Broader Lessons for a Class-Divided Society

People do not need to be in a cross-class marriage to benefit from the lessons they inspire. Everyone is capable of improving the way they interact with and understand people from different social classes.

Teachers, for example, can notice when students from different classes are not getting along and help them recognize that each brings skills to the classroom that others can appreciate. Teachers can also recognize that if some children are less talented at planning or carrying out lengthy projects, the issue may not be laziness but ever-shifting life experiences that have taught such students that planning is futile. Armed with such insights, teachers may be able to help students learn to plan for situations that are more stable. At the same time, teachers can recognize that their middle-class students likely have had less practice dealing with unpredictable changes and may need to learn to react more spontaneously.

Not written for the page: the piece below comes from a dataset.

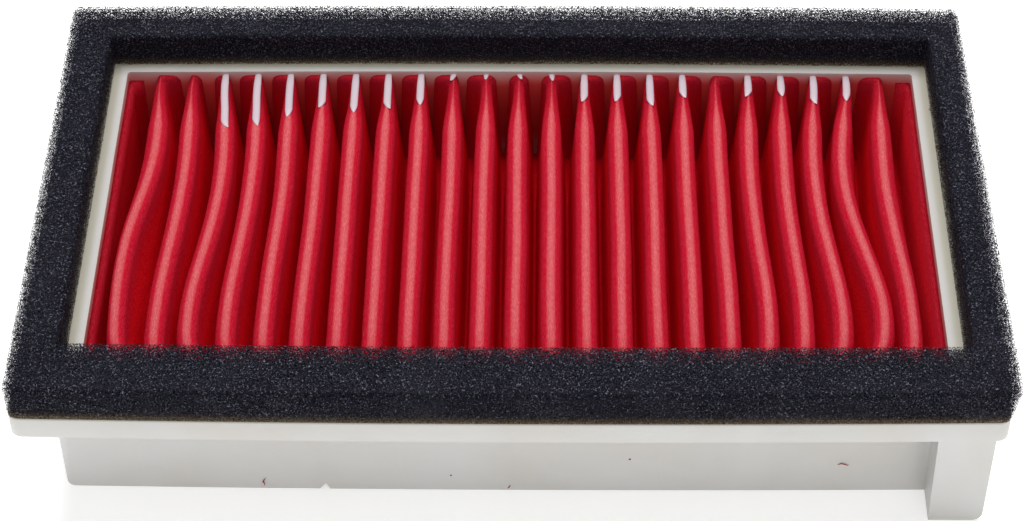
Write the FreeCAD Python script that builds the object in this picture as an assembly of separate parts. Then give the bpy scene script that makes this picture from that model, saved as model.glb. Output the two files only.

Similarly, college admissions officers, graduate school admissions committees, and employers can evaluate their criteria for selecting candidates and ask if they contain unnecessary class biases. Doing this can be in their own interest – because teams, offices, and departments are better off overall when they include some members who can organize and plan and other members who can manage unpredictable events.

Every American, finally, should examine their assumptions about people from other classes. Rather than repeating biased messages parroted from popular culture, people can take lessons and inspirations from successful cross-class couples, who have found that people from different classes likely have contrasting skills and outlooks that can complement one another.